There’s nothing more embarrassing than being 10 minutes into a phone call with the General Counsel when she realizes you aren’t aware the company is under investigation by the Securities and Exchange Commission –— something that hit the airwaves yesterday.

Securities and Exchange Commission –— something that hit the airwaves yesterday.

But embarrassment is the least of your worries; this is actually a good way to lose your client.

The easy way around this is to set up Google Alerts or appoint a member of your team to scour the internet each day for news pertaining to the company. That way, you’ll always be prepared for that discussion with the GC.

Use the client’s products, NOT their competitors’

If your client manufactures anything, you need to use that thing. And you need to use it in an obvious way.

This means that if you are working with a large sporting goods manufacturer, for example, you wear their shoes to every meeting. It also means that if you wear a competitor’s shoes in any setting where you’re around your clients, you can likely kiss your retainer goodbye.

Does this seem harsh? Think about it from their perspective.

You’re representing their interests, both in their office and outside of it. If you publicly consume products from a competitor, that sends a message that you openly support a competing business over your client.

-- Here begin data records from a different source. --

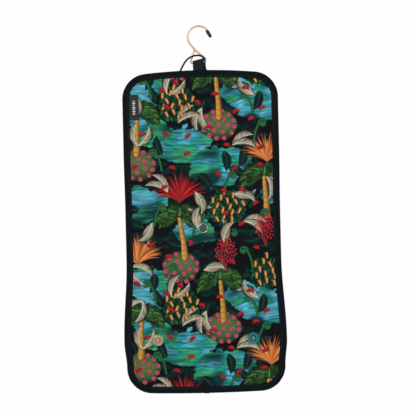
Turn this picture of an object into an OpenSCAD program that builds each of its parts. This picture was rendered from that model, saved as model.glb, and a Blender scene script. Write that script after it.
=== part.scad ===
// Hanging toiletry bag: three padded panels joined by two narrow spines, hung from a
// wire hook. Its printed face looks toward -Y and its pockets toward +Y.
// The origin is the inner apex of the hook, where a rail touches it.

/* [Bag] */
// Width near the top
top_w = 246; // [242:1:250]
// Width at the waist, across the middle panel
waist_w = 244.5; // [240:0.5:248]
// Width at the widest, across the lower panel
hem_w = 257; // [250:1:260]
// Width just above the bottom corners
foot_w = 250; // [244:1:254]
// Radius of the four corners
corner_r = 40; // [36:1:44]
// Slope of the top edge where it meets a corner, in degrees
top_slope = 5.5; // [3:0.5:7]
// Slope of the bottom edge where it meets a corner, in degrees
bottom_slope = 2; // [1:0.5:3]
// Drop from the hook's inner apex to the top edge
hang_drop = 68; // [68:0.5:70]

/* [Panels] */
// Height of the upper panel
upper_h = 133; // [132:1:134]
// Height of the upper spine
upper_spine_h = 35; // [35:1:38]
// Height of the middle panel
middle_h = 162; // [161:1:163]
// Height of the lower spine
lower_spine_h = 20; // [20:1:22]
// Height of the lower panel
lower_h = 160; // [159:1:160]
// Thickness of a padded panel
panel_t = 5; // [4.8:0.1:5.2]
// Thickness of the outer fabric and of the lining
fabric_t = 0.8; // [0.6:0.1:1]

/* [Binding] */
// Width of the edge tape on each face
binding_w = 11; // [10:0.5:12]
// Thickness of the edge tape on each face
binding_t = 0.9; // [0.7:0.1:0.9]
// Thickness of the edge tape round the rim
rim_t = 1; // [0.8:0.1:1.2]

/* [Hook] */
// Diameter of the hook's wire
wire_d = 3; // [2.8:0.1:3.2]
// Radius of the hook's arc, to the middle of the wire
hook_r = 17.5; // [17:0.5:18]
// Outer diameter of the rubber tip
tip_d = 5.4; // [4.8:0.1:5.6]
// Width of the webbing loop that holds the hook
strap_w = 17.5; // [17:0.5:17.5]
// Thickness of the webbing
strap_t = 1; // [0.8:0.1:1]
// Diameter of the elastic cord loop
elastic_d = 2.9; // [2.6:0.1:3]

/* [Zips] */
// Height of the coil's two rows together
coil_h = 5; // [4.6:0.1:5.2]
// Height of the slot that the coil shows through
slot_h = 10; // [9.5:0.5:11]
// Height of the zip's tape
tape_h = 26; // [24:1:28]
// Length of a pull tab
pull_l = 22; // [20:1:22]

/* [Snaps] */
// Diameter of a magnetic snap
snap_d = 18; // [17:0.5:18]
// Distance of each snap from the middle of the bag
snap_x = 75.3; // [74:0.1:76]
// Distance of the outer snaps below the top edge
snap_at = 424.5; // [422:0.5:426]
// Diameter of the cap in the middle of the bag
cap_d = 15.5; // [15:0.5:16.5]
// Distance of the cap below the top edge
cap_at = 249.6; // [248:0.2:251]

/* [Hidden] */
$fn = 48;

CANVAS = [0.16, 0.35, 0.36];
TAPE = [0.07, 0.09, 0.12];
NYLON = [0.20, 0.22, 0.26];
NET = [0.30, 0.32, 0.35];
FOAM = [0.86, 0.85, 0.80];
CLEAR = [0.75, 0.88, 0.92, 0.4];
GOLD = [0.83, 0.66, 0.36];
RUBBER = [0.10, 0.10, 0.10];
FILM = [0.25, 0.60, 0.62];

// Sections of the bag, from the top: each runs from one of these distances to the next
UPPER = 0;
UPPER_SPINE = 1;
MIDDLE = 2;
LOWER_SPINE = 3;
LOWER = 4;
creases = [
    0,
    upper_h,
    upper_h + upper_spine_h,
    upper_h + upper_spine_h + middle_h,
    upper_h + upper_spine_h + middle_h + lower_spine_h,
    upper_h + upper_spine_h + middle_h + lower_spine_h + lower_h,
];
bag_h = creases[5];
crease_gap = 0.3;
relief_h = 1.5;

// Faces of a panel: the printed face in front, the lining's face at the back
front_y = -panel_t / 2;
back_y = panel_t / 2;
through = 30;

// Half widths down the side, eased from one to the next: [distance below the top edge, half width]
side_widths = [
    [0, top_w / 2],
    [130, top_w / 2],
    [220, waist_w / 2],
    [295, waist_w / 2],
    [427, hem_w / 2],
    [468, foot_w / 2],
    [bag_h, foot_w / 2],
];
side_step = 24;
corner_steps = 10;
end_steps = 4;

// A pocket: [half width, top, bottom, upper corner radius, lower corner radius,
// front's back face, zip's place]
upper_pocket = [106, 15, 124, 30, 8, back_y + 3, 80];
pouch = [104, 178, 322, 12, 12, back_y + 6, 200];
lower_pocket = [108, 361, 497, 8, 30, back_y + 6, 384];
mesh_t = 1;
clear_t = 0.6;
wall_t = 1;
pouch_gap = 0.3;
pouch_edge_w = 6;

coil_t = 1.8;
tape_t = 0.6;
coil_half = 97;
slot_half = 100;
tape_half = 101.2;
stop_w = 1.4;
stop_t = coil_t + 0.6;
slider_x = 91;
slider_size = [10, 8];
bridge_bore_d = 1.9;
pull_bar_d = 1.3;
pull_w = 7;
pull_t = 1;
pull_rise = 4.2;

snap_rim_t = 2.2;
snap_stud_d = 6;
snap_stud_l = 2.4;
flap_snap_t = 3.2;
fold_shift = creases[LOWER] - creases[UPPER_SPINE] + middle_h;
flap_snap_at = snap_at - fold_shift;
rivet_d = 4;
washer_d = 14;
washer_t = 0.8;
film_t = 0.2;
stud_d = 5;
stud_bore_d = 6.5;
socket_d = 13;

// The hook's outline: its arc, from the tip's side to the neck, and below it where the wire turns
arc_start = 50.9;
arc_end = 212;
arc_centre = [0, -(hook_r - wire_d / 2)];
tip_neck = arc_centre + hook_r * [cos(arc_start), sin(arc_start)];
tip_way = [cos(-59.8), sin(-59.8)];
tip_top = tip_neck + 5.3 * tip_way;
tip_foot = tip_neck + 13.9 * tip_way;
wire_end = tip_neck + 12.4 * tip_way;
neck_top = arc_centre + hook_r * [cos(arc_end), sin(arc_end)];
neck = [-5.6, -36.8];
bar_right = [11.5, -50.8];
bar_left = [-14.3, -56.8];
weld = [-7.6, -36.4];
hook_turns = [neck_top, neck, bar_right, bar_left, weld];
corner_d = wire_d + 0.2;
weld_d = 4;
bar_middle = (bar_left + bar_right) / 2 + [-0.3, -0.07];
bar_tilt = atan2((bar_right - bar_left)[1], (bar_right - bar_left)[0]);
strap_clearance = 0.15;

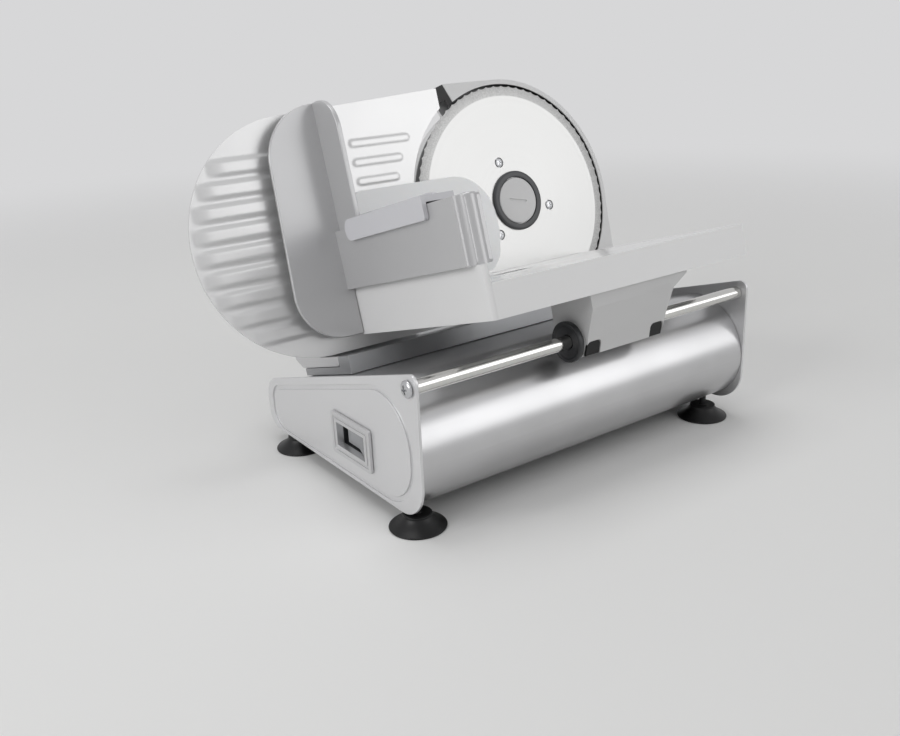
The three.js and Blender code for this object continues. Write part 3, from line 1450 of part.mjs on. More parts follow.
const hookWall = 3.2;
const hookRoof = 4.2;
const hookFrontV = -138;
const hookRoofBackV = -52;
const hookRailBackV = -35;
const hookRailHeight = 15;
const hookRailFrontRadius = 2;
const hookRailRearRadius = 7;
const hookFlangeRise = 3;
const hookFlangeSet = 10;
const hookFlangeRadius = 14;
const hookFlangeLift = 20;
function makePusherHook() {
  const outerLeft = beamLeftX - gap - hookWall;
  const innerRight = beamRightX + gap + hookWall;
  const roofW = beamTopW + columnLift + gap;
  const topW = roofW + hookRoof;
  const roof = block(outerLeft, innerRight, hookFrontV, hookRoofBackV, roofW, topW);
  const rail = alongX(rounded([
    [hookFrontV, topW - hookRailHeight, hookRailFrontRadius],
    [hookRailBackV, topW - hookRailHeight, hookRailRearRadius],
    [hookRailBackV, topW, hookRailRearRadius],
    [hookFrontV, topW, 0],
  ]), outerLeft, outerLeft + hookWall);
  const flange = alongX(rounded([
    [hookFrontV + hookFlangeSet, beamBottomW + hookFlangeLift, hookRailFrontRadius],
    [pusherFrontV - gap, beamBottomW + hookFlangeLift, 0],
    [pusherFrontV - gap, topW + hookFlangeRise, 0],
    [hookFrontV + hookFlangeSet, topW + hookFlangeRise, hookFlangeRadius],
  ]), innerRight - hookWall, innerRight);
  return addAll([roof, rail, flange]);
}
piece("pusher_hook", makePusherHook(), greyPlastic, tilted);

// The origin lies on the ground under the middle of the whole slicer
slicer.updateMatrixWorld(true);
const bounds = new THREE.Box3().setFromObject(slicer, true);
const middle = bounds.getCenter(new THREE.Vector3());
upright.position.set(-middle.x, -middle.y, -groundZ);
tilted.position.copy(upright.position);
slicer.updateMatrixWorld(true);

export default slicer;
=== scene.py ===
# An electric food slicer: tilted serrated blade, ribbed gauge plate and a food carriage on a chrome rod.
# Sizes in the sections of its pieces are millimetres, in the machine's own two frames.
from math import acos, asin, atan2, cos, degrees, hypot, pi, radians, sin, sqrt, tan

import bmesh
import bpy
from mathutils import Matrix, Vector


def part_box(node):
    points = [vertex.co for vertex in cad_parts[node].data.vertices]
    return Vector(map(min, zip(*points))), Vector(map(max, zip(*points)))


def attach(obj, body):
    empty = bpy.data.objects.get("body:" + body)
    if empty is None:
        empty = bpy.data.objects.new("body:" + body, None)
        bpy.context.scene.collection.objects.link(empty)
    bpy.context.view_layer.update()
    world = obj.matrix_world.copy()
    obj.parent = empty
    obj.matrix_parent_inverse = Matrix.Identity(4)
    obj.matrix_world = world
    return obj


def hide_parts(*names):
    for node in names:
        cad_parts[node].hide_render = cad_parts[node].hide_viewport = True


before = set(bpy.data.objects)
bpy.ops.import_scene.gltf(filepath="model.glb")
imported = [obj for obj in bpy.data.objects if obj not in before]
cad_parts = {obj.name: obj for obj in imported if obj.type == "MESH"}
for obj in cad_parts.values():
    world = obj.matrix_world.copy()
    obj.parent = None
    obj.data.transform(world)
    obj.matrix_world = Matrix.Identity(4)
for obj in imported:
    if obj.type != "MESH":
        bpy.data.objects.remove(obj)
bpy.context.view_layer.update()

# Camera and stage
# The photograph is taken from the front left, a little above, on a longish lens.
# The floor is one pale paper sweep that rises behind the slicer, and three softboxes light it, in metres.
MM = 0.001
CAMERA_PLACE = Vector((-414.81, -559.25, 303.83)) * MM
CAMERA_AZIMUTH = radians(-34.97)
CAMERA_ELEVATION = radians(20.13)
CAMERA_ROLL = radians(-2.59)
CAMERA_LENS, CAMERA_NEAR = 38.27, 0.01
SWEEP_HALF, SWEEP_BACK, SWEEP_BEND, SWEEP_TOP = 6, 2.2, 1.2, 5
FLOOR_NEAR, FLOOR_FAR = 0.4, 1.7
SHADOW_AIR = 0.5

camera_data = bpy.data.cameras.new("photo_camera")
camera_data.lens = CAMERA_LENS
camera_data.sensor_width = 36
camera_data.clip_start = CAMERA_NEAR
camera = bpy.data.objects.new("photo_camera", camera_data)
bpy.context.collection.objects.link(camera)
camera.matrix_world = (
    Matrix.Translation(CAMERA_PLACE) @ Matrix.Rotation(CAMERA_AZIMUTH, 4, "Z")
    @ Matrix.Rotation(pi / 2 - CAMERA_ELEVATION, 4, "X") @ Matrix.Rotation(CAMERA_ROLL, 4, "Z")
)
bpy.context.scene.camera = camera
bpy.context.scene.view_settings.view_transform = "Standard"


def colour(code):
    """sRGB hex to the linear colour that shaders take."""
    parts = [int(code[i:i + 2], 16) / 255 for i in (1, 3, 5)]
    linear = [p / 12.92 if p <= 0.04045 else ((p + 0.055) / 1.055) ** 2.4 for p in parts]
    return (*linear, 1)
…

That’s fuel for those competitors to say something like “Company XYZ’s product is so bad that even their lawyer uses our stuff instead!”

Talk about a PR problem.

I witnessed this first hand when I worked in-house for a large brewer.

An outside lawyer, surely wanting to feel like a “cool craft beer guy,” came to a meeting at our corporate headquarters wearing another brewery’s t-shirt.

The fact that he wore a t-shirt to a corporate meeting wasn’t the problem.

The fact that he was advertising for a competitor was a huge problem.

Long story short, we didn’t retain him.

Have your technology dialed in from the get-go

Finally, large corporate clients don’t have time to wait for you to figure out how to effectively operate in a digital world.

Before you ever interview with these clients, you need to have things like digital privacy, electronic discovery, and electronic complex case management already figured out.

Again, if you’re not ready to play in a modern environment, there are 100 lawyers behind you who are ready to give the large corporate client a seamless litigation experience.

An investment in your information technology now can pay huge dividends with corporate clients in the long run.

Keeping your corporate clients satisfied

Large corporate clients will be some of the best clients you’ll ever have.

They tend to pay their bills, provide highly talented people for you to work with, and have no shortage of litigation matters to keep you busy.

Consequently, the time and money you spend to keep these folks happy are some of the best investments your firm will ever make.